• _Short problem_
In the listing below, locate the line that contains "fillet(lip_face.edges(), radius=lip_rounding)" and the line that contains "before = set(bpy.data.objects)". Restate word for word those two lines and every line between them, and nothing else.

• _The data_

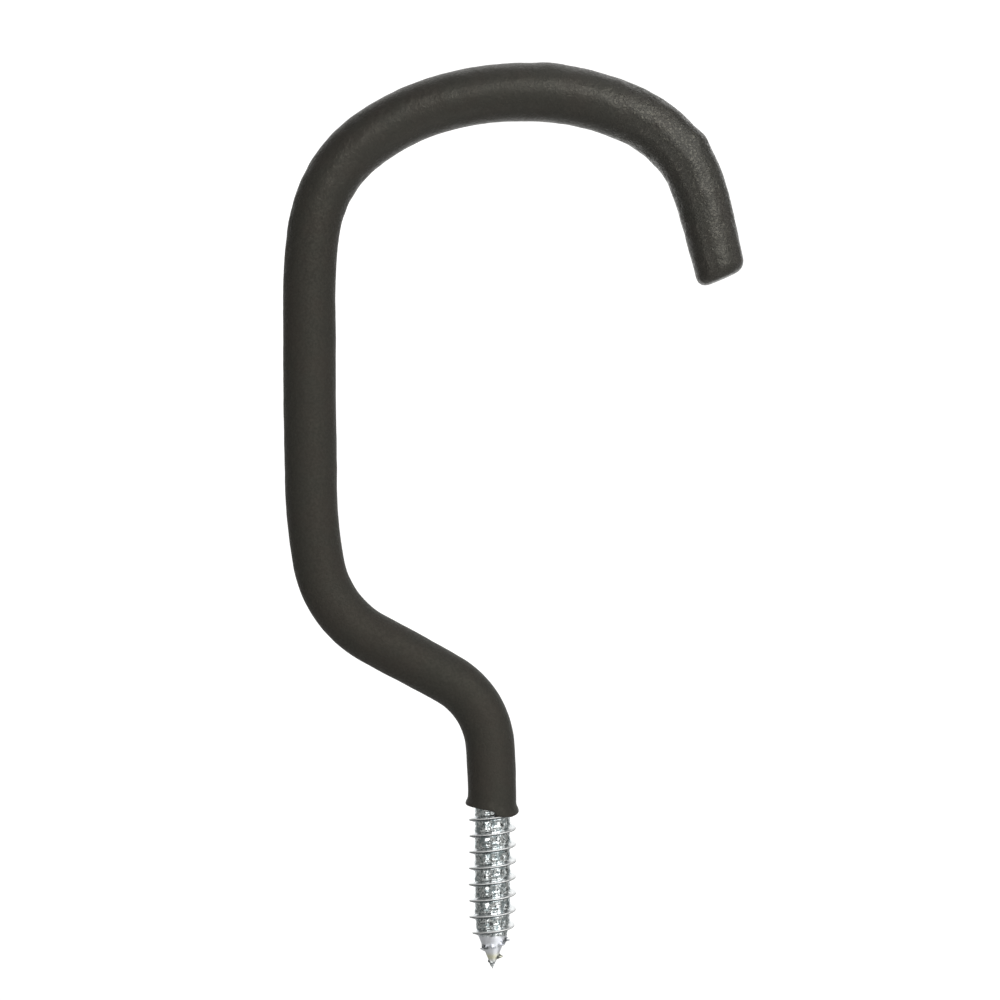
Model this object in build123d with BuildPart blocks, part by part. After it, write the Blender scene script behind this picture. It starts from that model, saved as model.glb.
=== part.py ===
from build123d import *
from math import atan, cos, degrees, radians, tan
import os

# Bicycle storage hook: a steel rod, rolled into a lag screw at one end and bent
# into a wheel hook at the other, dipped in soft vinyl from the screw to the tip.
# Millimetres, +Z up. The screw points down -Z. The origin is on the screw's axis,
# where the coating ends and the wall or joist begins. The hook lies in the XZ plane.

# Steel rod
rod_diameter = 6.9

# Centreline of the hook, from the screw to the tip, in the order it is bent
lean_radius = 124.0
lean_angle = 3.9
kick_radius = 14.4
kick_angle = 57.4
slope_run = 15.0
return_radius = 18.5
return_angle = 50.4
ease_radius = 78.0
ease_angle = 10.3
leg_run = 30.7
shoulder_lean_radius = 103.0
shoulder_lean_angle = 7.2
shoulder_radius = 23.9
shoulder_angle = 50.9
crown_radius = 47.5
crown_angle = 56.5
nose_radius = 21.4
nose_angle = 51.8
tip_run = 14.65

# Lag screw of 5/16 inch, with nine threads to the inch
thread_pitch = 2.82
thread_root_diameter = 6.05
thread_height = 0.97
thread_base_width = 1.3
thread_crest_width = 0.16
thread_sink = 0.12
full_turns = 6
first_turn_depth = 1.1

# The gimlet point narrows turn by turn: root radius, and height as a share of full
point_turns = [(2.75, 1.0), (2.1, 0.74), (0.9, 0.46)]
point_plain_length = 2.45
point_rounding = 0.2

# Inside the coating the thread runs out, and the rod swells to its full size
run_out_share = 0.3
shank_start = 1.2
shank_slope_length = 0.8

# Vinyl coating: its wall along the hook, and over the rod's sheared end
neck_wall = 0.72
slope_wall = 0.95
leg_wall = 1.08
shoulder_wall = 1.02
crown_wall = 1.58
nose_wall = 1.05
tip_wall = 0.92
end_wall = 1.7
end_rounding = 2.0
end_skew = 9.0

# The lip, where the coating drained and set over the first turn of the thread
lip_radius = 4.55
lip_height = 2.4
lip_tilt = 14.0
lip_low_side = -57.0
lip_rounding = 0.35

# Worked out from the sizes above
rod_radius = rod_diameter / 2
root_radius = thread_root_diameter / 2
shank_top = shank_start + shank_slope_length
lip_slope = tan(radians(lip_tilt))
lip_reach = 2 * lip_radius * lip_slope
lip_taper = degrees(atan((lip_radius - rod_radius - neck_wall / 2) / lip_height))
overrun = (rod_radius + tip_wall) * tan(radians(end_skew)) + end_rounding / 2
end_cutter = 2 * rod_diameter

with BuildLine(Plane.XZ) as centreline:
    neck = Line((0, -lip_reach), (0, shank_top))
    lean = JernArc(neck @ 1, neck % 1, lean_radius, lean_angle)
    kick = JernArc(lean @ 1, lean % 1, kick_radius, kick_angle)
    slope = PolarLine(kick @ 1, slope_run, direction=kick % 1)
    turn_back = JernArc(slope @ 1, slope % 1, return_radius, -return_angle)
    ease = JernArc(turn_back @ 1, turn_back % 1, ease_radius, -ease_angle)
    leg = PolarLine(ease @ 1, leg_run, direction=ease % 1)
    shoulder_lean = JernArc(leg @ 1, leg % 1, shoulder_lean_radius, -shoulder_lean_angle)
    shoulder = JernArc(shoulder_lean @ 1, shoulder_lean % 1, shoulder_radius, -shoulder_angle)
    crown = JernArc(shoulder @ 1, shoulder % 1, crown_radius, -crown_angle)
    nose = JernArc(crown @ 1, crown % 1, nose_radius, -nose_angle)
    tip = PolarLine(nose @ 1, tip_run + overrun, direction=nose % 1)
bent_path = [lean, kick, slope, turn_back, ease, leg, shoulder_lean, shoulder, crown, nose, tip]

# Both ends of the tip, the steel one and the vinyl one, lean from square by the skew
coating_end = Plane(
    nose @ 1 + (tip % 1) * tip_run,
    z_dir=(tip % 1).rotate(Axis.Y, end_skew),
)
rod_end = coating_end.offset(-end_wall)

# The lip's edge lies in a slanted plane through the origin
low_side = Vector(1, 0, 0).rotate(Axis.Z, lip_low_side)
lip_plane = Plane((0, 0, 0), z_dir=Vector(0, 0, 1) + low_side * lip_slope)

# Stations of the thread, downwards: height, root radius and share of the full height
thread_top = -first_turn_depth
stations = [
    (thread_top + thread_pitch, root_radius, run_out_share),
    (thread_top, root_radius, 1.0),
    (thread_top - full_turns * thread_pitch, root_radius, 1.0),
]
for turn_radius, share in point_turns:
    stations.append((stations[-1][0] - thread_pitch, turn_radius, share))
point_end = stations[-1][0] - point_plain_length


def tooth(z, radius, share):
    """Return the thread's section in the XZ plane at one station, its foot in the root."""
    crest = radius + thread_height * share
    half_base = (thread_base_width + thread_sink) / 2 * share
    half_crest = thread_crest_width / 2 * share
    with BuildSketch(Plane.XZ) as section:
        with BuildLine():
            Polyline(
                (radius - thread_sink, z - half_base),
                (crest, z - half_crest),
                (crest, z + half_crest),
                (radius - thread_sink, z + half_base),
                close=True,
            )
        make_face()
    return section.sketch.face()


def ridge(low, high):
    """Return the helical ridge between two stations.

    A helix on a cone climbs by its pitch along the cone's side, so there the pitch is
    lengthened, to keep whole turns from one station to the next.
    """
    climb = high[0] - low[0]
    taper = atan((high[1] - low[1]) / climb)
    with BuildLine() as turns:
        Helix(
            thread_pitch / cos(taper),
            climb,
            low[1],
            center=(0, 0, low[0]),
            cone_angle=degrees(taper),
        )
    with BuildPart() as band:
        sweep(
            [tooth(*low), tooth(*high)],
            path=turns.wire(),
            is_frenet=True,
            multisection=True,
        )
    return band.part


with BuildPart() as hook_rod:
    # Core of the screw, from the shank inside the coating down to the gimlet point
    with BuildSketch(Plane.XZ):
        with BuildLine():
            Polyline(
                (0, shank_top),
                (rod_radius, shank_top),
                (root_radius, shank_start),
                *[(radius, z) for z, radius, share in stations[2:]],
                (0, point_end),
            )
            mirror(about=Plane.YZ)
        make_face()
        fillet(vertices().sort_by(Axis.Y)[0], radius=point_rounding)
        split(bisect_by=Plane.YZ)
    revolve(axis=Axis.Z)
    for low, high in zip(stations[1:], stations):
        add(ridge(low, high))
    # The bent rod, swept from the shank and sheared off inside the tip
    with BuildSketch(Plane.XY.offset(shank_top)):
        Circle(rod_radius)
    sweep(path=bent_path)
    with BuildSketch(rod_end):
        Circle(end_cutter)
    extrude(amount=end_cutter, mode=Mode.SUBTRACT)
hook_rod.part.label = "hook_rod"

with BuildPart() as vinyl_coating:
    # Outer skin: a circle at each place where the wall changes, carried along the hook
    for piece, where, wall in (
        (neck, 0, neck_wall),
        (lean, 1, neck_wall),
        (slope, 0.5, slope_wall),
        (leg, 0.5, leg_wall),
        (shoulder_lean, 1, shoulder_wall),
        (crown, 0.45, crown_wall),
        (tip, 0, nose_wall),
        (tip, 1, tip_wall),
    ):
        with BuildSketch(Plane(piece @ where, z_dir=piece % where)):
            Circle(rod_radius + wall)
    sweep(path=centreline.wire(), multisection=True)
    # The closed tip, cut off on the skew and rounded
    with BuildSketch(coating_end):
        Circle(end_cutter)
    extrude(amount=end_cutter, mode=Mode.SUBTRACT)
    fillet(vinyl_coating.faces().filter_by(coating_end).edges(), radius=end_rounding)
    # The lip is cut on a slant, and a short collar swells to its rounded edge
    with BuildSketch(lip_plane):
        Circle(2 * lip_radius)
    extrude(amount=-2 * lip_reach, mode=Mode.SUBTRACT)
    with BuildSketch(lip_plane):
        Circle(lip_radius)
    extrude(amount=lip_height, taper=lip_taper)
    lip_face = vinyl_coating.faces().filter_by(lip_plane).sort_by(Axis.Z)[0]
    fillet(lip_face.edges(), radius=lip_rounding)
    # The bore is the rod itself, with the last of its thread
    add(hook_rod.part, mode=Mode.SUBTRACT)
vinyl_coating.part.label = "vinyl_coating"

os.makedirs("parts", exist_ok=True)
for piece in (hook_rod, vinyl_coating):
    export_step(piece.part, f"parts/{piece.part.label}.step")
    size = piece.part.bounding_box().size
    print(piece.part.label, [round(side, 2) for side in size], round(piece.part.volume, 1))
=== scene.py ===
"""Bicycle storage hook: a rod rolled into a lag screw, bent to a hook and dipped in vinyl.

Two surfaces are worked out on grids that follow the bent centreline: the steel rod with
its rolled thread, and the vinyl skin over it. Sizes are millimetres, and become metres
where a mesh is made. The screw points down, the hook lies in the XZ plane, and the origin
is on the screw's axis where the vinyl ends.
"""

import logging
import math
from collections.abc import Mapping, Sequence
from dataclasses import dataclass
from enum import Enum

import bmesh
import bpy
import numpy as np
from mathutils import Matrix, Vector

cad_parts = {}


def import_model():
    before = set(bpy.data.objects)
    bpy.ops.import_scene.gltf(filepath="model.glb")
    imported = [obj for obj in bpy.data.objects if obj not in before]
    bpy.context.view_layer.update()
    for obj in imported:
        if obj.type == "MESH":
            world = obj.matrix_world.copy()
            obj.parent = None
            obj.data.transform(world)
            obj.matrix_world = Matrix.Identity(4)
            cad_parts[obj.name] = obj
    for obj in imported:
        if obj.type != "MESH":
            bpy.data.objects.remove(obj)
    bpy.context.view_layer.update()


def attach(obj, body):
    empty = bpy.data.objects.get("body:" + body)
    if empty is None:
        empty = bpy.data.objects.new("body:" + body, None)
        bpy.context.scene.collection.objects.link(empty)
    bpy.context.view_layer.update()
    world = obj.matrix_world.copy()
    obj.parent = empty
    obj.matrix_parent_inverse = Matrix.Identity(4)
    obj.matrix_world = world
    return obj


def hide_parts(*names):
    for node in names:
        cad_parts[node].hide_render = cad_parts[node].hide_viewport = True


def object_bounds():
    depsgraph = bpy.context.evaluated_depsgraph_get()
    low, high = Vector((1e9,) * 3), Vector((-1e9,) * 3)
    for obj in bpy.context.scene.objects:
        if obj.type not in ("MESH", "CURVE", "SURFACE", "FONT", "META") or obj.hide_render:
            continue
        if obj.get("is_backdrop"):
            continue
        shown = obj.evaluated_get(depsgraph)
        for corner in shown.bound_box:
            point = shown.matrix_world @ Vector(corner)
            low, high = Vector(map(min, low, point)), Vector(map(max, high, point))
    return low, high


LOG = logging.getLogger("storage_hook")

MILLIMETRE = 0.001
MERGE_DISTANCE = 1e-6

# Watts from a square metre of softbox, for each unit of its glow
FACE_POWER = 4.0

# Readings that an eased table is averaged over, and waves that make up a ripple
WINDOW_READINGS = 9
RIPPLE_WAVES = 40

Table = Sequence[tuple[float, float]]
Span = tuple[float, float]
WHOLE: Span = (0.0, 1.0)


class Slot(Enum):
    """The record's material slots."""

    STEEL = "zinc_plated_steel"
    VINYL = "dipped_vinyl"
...
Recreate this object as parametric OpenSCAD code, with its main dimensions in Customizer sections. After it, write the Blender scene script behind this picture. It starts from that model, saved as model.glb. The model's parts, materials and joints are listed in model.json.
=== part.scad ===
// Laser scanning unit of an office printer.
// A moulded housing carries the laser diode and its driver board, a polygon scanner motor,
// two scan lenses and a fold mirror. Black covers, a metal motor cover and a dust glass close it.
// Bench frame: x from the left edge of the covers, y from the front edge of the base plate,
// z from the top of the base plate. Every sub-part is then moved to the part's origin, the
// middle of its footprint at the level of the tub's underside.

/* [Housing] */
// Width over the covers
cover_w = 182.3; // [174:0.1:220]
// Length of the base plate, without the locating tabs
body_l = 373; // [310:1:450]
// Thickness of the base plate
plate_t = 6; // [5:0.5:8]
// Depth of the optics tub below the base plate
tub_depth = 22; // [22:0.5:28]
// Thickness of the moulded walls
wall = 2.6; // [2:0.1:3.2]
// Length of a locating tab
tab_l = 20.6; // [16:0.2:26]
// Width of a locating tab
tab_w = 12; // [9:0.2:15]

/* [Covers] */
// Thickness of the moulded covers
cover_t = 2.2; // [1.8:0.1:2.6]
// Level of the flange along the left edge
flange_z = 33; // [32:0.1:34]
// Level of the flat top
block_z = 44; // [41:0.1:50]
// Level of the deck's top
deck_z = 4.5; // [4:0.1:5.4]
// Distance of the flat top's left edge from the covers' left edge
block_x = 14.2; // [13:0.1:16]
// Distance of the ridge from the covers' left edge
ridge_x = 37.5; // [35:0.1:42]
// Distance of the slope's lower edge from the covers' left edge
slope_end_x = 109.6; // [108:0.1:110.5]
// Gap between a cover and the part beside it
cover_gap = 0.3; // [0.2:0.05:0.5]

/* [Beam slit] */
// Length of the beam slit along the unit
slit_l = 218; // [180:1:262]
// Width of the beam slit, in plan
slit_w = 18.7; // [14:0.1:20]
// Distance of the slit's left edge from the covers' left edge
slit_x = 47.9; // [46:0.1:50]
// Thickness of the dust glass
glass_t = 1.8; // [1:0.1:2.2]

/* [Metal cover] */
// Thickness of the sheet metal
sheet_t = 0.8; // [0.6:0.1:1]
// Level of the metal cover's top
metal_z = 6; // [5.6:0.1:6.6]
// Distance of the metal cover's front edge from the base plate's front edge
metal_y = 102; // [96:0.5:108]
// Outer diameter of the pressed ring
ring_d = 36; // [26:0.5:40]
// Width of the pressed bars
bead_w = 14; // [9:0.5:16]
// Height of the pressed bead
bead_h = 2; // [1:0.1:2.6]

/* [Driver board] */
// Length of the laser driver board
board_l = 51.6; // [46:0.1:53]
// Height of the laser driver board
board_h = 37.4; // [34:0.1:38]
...
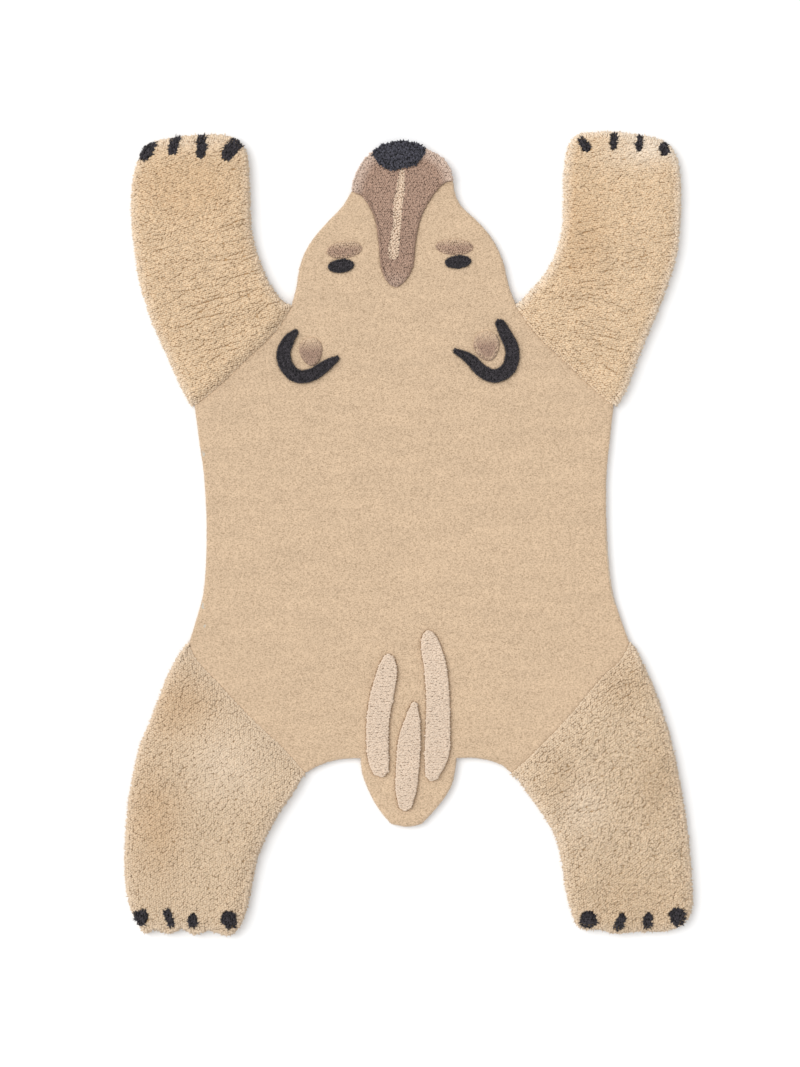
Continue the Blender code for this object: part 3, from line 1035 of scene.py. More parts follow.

• _Worked solution_
    fillet(lip_face.edges(), radius=lip_rounding)
    # The bore is the rod itself, with the last of its thread
    add(hook_rod.part, mode=Mode.SUBTRACT)
vinyl_coating.part.label = "vinyl_coating"

os.makedirs("parts", exist_ok=True)
for piece in (hook_rod, vinyl_coating):
    export_step(piece.part, f"parts/{piece.part.label}.step")
    size = piece.part.bounding_box().size
    print(piece.part.label, [round(side, 2) for side in size], round(piece.part.volume, 1))
=== scene.py ===
"""Bicycle storage hook: a rod rolled into a lag screw, bent to a hook and dipped in vinyl.

Two surfaces are worked out on grids that follow the bent centreline: the steel rod with
its rolled thread, and the vinyl skin over it. Sizes are millimetres, and become metres
where a mesh is made. The screw points down, the hook lies in the XZ plane, and the origin
is on the screw's axis where the vinyl ends.
"""

import logging
import math
from collections.abc import Mapping, Sequence
from dataclasses import dataclass
from enum import Enum

import bmesh
import bpy
import numpy as np
from mathutils import Matrix, Vector

cad_parts = {}


def import_model():
    before = set(bpy.data.objects)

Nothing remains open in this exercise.